Over the past year there has been a blizzard of revelations about the vast sums spent by the Commonwealth secretariat since she took over, particularly on “consultancy fees” for old colleagues and refurbishment of her grace-and-favour Mayfair mansion.

Earlier this year she complained to the press regulator Ipso about no fewer than five Mail on Sunday pieces, five more in the Daily Mail and two in Mail Online. Humiliatingly, however, Ipso has now rejected her complaints: it finds that the dozens of details she objected to were fair and accurate, except for one error in a headline.

Following this ruling, a group of former Commonwealth secretariat staff have now written to the chair of the board of governors, Papua New Guinea diplomat Winnie Kiap. “For over seven months the complaint to Ipso was used by Baroness Scotland as a shield to safeguard her from providing responses to matters of public interest including the expenditure of public funds,” they write. Now that Ipso has upheld the Mail’s allegations about profligacy and cronyism, “we would hope that swift measures are taken for the Commonwealth Secretariat to rid itself of the scam-tainted reputation that has befallen upon it in the last one year.”

The chair of the secretariat’s audit committee, Bruce Freer, sent a letter to Winnie Kiap last year expressing concern about Scotland’s excesses. Nothing happened, but this time it may be harder for Kiap to ignore the clamour. Certainly something needs to be done before next April, when the Queen hosts the Commonwealth heads of government in London for the first time in two decades.

Earlier this year, most unusually, Brenda missed the annual Commonwealth Day reception in London – interpreted by some diplomatic sources as an expression of her “displeasure”. As an editorial in the influential website Caribbean News Now! asked last week: “How much longer can Baroness Scotland continue as Commonwealth secretary-general?”


Cab-rank disappointment

One of the “inaccuracies” Lady Scotland complained about was a Daily Mail report from last July that she was involved in Commonwealth discussions over the Maldives even though she had previously worked for “the brutal regime”.

Scotland told Ipso that the earlier legal advice she gave to the Maldives “was undertaken pursuant to the cab-rank principle of the British Bar (the professional obligation on barristers to accept instructions from a client regardless of any personal dislike of the client or the case)”. In another embarrassment for her ladyship, the Ipso judgment points out that this is poppycock, since the Bar Standards Handbook says the cab-rank rule “does not apply if accepting instructions would require you to do any foreign work”.

Scotland’s involvement with the Maldives is a curious tale. She was hired in May 2012 by the regime which had ousted President Mohamed Nasheed in a coup three months earlier.

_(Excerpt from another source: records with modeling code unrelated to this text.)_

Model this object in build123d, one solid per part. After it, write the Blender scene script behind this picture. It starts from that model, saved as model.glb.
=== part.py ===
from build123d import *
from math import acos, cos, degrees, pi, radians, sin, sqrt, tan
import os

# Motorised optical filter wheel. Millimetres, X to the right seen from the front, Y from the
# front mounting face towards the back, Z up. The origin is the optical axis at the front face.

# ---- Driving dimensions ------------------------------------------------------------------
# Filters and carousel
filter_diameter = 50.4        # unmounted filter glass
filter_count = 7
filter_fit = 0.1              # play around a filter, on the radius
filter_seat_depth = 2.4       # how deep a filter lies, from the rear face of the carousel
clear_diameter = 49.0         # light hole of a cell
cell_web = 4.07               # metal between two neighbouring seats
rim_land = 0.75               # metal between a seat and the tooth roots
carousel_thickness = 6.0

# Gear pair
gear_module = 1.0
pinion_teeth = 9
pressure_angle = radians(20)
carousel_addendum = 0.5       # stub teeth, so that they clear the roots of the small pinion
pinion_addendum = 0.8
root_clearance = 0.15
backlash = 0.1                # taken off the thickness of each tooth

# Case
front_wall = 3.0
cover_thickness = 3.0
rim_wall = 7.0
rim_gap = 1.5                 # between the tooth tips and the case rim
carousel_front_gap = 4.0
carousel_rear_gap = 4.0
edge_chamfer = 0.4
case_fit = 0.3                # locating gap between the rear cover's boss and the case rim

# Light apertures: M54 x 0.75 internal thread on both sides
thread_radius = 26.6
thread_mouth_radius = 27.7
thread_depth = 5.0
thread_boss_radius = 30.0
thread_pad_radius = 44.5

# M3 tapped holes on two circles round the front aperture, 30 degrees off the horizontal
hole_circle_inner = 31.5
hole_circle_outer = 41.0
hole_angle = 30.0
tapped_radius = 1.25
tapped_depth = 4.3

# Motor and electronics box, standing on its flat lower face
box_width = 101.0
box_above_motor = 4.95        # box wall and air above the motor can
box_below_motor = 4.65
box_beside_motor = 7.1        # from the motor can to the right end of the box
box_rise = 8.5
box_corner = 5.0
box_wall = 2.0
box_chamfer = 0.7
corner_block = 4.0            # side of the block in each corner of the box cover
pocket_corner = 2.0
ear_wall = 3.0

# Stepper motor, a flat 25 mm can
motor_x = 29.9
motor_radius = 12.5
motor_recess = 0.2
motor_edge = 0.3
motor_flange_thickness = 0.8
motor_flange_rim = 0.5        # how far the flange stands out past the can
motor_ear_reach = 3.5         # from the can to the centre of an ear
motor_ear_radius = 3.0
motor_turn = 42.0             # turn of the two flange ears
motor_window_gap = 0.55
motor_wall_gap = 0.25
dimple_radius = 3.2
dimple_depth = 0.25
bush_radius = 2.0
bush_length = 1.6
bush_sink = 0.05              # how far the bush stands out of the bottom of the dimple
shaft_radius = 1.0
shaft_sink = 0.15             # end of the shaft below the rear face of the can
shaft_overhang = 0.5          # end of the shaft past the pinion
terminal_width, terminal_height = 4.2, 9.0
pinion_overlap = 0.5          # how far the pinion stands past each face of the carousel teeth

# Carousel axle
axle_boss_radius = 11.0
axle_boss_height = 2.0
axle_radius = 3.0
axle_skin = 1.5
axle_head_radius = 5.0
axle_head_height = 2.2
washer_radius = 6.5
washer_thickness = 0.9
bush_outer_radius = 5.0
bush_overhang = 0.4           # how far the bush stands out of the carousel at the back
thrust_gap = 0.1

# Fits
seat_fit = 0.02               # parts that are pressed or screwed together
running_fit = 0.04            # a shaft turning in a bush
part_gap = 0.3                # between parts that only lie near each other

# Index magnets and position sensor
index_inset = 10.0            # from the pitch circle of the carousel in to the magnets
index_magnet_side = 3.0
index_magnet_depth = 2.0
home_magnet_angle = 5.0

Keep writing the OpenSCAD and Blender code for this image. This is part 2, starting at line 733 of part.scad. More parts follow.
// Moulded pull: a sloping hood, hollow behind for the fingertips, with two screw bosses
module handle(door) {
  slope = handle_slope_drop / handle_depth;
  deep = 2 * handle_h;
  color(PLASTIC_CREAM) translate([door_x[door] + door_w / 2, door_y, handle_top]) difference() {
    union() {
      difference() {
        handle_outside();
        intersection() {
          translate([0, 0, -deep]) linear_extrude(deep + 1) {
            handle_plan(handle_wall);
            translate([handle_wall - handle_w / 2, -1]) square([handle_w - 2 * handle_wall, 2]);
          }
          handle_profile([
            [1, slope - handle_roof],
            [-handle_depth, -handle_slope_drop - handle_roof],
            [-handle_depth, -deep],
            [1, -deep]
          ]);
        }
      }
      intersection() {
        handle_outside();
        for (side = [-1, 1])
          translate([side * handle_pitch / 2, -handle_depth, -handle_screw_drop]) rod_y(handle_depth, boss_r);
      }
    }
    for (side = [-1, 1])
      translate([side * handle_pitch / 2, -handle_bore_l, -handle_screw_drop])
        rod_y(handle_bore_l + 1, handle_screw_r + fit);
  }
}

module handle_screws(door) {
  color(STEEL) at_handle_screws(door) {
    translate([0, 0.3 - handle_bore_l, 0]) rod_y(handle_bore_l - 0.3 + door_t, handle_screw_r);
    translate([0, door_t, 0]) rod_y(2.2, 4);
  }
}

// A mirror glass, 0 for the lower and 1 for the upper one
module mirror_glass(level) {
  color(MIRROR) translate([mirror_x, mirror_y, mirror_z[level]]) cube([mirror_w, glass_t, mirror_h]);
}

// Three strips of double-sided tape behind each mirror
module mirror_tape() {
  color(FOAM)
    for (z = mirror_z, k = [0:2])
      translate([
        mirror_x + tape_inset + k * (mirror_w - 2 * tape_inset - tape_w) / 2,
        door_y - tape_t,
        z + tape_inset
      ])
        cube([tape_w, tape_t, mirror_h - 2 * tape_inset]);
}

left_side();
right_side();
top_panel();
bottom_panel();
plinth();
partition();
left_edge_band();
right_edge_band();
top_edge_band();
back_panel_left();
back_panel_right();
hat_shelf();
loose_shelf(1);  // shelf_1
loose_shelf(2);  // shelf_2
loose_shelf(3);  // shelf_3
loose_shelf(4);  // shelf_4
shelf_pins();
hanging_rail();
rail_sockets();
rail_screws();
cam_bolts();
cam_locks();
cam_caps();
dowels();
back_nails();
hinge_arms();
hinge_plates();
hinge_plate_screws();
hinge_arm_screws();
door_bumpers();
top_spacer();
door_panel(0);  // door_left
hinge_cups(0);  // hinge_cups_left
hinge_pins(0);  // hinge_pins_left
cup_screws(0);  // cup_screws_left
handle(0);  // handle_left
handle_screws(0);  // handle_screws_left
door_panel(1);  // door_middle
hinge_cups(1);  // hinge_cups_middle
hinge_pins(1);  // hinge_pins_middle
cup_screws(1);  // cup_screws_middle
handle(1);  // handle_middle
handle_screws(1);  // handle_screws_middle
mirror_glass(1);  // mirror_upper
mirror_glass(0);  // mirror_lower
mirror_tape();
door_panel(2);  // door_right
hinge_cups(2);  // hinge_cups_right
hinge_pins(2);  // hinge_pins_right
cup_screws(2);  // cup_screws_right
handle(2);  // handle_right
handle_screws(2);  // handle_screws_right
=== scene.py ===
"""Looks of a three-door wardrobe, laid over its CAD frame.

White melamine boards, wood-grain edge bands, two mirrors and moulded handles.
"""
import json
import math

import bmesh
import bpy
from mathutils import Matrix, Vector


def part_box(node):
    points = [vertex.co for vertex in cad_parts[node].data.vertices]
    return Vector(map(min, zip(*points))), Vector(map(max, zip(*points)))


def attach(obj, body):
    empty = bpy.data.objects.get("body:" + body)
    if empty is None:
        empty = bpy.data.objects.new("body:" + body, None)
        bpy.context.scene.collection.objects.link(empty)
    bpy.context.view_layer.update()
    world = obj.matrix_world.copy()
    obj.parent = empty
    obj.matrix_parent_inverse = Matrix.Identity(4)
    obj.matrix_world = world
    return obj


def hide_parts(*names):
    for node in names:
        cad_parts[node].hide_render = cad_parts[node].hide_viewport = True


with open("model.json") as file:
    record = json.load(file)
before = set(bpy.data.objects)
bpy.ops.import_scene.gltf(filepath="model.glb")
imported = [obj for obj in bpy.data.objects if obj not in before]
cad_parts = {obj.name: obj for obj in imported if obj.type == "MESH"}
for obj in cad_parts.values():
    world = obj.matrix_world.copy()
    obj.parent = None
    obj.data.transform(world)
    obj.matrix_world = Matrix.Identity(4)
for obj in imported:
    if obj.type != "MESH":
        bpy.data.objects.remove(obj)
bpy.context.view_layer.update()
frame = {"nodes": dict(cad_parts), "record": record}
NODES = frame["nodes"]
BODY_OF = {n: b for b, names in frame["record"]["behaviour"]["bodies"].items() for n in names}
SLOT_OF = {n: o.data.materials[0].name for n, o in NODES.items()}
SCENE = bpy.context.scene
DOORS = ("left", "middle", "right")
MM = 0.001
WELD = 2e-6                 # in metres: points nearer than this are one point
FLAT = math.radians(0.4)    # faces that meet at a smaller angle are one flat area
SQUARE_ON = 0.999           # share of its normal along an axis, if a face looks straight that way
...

Annoyed by criticism from the Commonwealth ministerial action group (CMAG), the new government asked her to “assess the legal basis upon which Maldives was placed on the agenda of the CMAG”, with a view to forcing the Commonwealth to back off. For this two-week assignment, including a four-day trip to the Maldives, she was paid £75,000.

The body about which the baroness advised the Maldivians in 2012, the CMAG, kept up its critical scrutiny of corruption and human rights abuses, and the Maldives finally resigned from the Commonwealth in protest last October. By now wearing her secretary-general’s hat, Baroness Scotland expressed “my sadness and disappointment” at the decision.